Since that conversation, the government of Ontario, in 2007, did announce that it plans to return the fifty-six-hectare park to the Chippewa of Kettle and Stony Point First Nation, though not right away. In May of 2009, a transfer-process agreement was signed stipulating a full transfer of the land within a year. In 2010, legislation was passed to deregulate the park lands, a legal move that was supposed to be the next step in actually returning the land. By May of 2012, nothing more had happened. Though the cleanup of the old military base had begun, the bottom line remains the same. The land still hasn’t been returned.

Two.

Kinzua Dam, in the Allegheny National Forest in Pennsylvania, is one of the largest dams east of the Mississippi River. Work on the dam began in 1960 and was finished in 1965. The dam cost more than $120 million and is over 1,900 feet long and 179 feet high.

The main purpose of the dam is to control the Allegheny River while, at the same time, providing hydroelectric power for homes and industry, and places for folks with leisure time on their hands to park their boats. The reservoir that the dam created is twenty-seven miles long and has about ninety miles of shoreline.

The dam created the deepest lake in Pennsylvania, around
130 feet deep, and at the bottom of that lake is the Seneca Indian reservation.

The reservation wasn’t supposed to be at the bottom of the reservoir. The Seneca had signed a peace treaty with the United States that guaranteed this particular piece of land for the Seneca. Article Three of the 1794 treaty allowed that “the United States acknowledge all the land within the aforementioned boundaries, to be the property of the Seneka [sic] nation; and the United States will never claim the same, nor disturb the Seneka nation.”

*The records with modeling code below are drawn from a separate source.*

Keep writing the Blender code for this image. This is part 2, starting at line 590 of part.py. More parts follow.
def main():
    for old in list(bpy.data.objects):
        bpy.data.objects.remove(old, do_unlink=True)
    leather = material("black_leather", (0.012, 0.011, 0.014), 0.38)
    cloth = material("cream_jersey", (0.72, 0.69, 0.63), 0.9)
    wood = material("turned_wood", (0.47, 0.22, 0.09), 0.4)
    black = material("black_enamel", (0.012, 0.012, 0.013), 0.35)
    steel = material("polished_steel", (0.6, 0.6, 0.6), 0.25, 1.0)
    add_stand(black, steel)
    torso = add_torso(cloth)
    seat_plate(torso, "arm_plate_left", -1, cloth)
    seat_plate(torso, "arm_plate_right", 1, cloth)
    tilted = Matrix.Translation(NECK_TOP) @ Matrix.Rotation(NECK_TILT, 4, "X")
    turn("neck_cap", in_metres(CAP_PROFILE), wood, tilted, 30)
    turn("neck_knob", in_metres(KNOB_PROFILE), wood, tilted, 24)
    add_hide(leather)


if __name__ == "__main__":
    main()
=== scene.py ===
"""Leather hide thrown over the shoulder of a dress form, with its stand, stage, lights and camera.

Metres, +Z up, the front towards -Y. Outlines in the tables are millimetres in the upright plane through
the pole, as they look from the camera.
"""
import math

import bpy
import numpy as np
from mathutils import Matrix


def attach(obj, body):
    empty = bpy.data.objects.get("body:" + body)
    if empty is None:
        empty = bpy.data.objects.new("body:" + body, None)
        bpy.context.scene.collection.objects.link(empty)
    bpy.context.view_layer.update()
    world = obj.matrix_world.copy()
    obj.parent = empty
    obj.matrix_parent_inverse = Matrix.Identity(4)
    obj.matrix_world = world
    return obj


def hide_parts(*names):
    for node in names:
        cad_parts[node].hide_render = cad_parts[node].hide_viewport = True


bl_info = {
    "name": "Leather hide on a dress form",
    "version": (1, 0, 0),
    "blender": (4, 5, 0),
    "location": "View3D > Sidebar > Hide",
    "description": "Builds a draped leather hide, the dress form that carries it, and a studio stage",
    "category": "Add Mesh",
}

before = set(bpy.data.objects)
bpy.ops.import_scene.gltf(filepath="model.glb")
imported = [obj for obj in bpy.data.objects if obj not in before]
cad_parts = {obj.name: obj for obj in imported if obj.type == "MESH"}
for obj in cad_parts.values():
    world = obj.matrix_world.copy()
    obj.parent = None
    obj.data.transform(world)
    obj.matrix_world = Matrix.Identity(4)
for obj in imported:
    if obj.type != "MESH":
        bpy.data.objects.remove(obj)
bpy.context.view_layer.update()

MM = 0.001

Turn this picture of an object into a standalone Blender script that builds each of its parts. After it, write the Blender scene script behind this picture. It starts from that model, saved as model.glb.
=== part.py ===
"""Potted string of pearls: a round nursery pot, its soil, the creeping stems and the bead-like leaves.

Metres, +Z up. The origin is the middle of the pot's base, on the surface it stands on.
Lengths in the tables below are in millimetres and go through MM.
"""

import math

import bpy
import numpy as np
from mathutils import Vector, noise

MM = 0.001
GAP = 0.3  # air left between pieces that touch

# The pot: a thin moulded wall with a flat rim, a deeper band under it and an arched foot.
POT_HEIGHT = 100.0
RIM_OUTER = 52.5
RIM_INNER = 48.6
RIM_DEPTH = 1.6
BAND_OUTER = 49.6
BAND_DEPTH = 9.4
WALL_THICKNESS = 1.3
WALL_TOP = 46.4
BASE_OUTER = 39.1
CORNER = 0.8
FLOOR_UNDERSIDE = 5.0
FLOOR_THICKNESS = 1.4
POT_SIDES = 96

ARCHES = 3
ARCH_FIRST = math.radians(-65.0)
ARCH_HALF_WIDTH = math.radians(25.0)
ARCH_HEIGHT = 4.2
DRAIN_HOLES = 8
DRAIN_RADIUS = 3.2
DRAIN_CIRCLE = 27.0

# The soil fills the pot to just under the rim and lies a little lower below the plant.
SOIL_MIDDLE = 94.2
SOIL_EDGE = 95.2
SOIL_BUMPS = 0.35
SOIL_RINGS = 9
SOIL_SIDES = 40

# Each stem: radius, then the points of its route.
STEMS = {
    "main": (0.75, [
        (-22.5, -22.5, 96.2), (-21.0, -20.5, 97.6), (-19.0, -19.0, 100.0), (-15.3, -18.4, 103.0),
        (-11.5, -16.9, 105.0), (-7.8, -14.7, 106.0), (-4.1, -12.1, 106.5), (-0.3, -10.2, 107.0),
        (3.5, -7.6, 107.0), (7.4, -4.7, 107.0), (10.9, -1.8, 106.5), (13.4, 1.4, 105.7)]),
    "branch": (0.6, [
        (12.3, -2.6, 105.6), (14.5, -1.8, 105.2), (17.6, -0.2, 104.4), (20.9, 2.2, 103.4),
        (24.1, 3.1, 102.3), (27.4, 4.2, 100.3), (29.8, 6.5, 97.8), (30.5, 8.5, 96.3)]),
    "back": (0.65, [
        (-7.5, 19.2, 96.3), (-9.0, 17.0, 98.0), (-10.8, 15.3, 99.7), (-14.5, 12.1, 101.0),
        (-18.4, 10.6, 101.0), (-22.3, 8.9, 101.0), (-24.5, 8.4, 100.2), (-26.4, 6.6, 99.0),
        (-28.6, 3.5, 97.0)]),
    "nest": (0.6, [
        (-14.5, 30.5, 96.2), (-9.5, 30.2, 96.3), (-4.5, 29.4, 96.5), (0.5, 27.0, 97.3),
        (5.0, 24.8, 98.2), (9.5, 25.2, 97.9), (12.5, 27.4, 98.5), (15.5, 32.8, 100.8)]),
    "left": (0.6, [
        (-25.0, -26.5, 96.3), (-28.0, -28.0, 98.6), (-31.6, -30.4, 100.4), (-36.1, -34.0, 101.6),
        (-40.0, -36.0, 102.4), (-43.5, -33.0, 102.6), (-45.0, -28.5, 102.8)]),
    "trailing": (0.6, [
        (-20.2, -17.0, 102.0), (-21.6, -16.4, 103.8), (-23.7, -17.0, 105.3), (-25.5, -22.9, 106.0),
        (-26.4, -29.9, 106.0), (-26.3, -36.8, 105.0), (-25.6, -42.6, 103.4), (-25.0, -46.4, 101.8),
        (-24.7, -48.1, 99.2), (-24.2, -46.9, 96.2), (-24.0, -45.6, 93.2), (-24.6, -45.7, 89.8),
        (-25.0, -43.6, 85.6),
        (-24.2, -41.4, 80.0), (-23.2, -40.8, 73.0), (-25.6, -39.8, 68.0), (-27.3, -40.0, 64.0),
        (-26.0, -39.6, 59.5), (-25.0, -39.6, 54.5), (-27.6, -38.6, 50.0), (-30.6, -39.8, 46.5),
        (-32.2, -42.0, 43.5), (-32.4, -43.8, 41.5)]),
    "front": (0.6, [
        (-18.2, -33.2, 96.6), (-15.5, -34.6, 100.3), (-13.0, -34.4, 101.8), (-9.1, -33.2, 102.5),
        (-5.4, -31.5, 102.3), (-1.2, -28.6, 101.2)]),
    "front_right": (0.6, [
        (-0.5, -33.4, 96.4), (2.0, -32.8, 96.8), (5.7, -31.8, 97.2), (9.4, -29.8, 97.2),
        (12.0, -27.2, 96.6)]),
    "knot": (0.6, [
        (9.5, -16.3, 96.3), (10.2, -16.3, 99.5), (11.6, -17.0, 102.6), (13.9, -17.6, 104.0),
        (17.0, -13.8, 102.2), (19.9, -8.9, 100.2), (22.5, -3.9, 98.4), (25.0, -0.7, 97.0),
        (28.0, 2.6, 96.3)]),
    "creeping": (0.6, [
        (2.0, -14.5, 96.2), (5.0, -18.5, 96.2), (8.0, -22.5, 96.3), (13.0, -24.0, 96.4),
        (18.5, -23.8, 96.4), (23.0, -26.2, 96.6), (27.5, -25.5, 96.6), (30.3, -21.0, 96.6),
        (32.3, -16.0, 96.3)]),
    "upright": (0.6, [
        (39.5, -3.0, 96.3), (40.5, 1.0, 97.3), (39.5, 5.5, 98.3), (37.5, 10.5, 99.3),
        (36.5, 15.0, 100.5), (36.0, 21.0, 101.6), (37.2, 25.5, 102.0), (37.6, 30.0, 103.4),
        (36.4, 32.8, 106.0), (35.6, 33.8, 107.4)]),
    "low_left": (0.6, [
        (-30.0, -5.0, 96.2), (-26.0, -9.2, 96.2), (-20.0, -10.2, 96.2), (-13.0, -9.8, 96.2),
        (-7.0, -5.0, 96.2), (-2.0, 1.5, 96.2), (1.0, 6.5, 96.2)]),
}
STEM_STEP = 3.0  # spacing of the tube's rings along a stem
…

That was 1794. So in 1956, the Seneca were probably surprised to learn that Congress had appropriated funds to build a dam on their land. The government had held hearings. The Army Corps of Engineers had briefed all of the interested parties. Except the Seneca. No one invited the Seneca to the hearings. They weren’t even advised that hearings were being held. They found out about the dam project after the fact.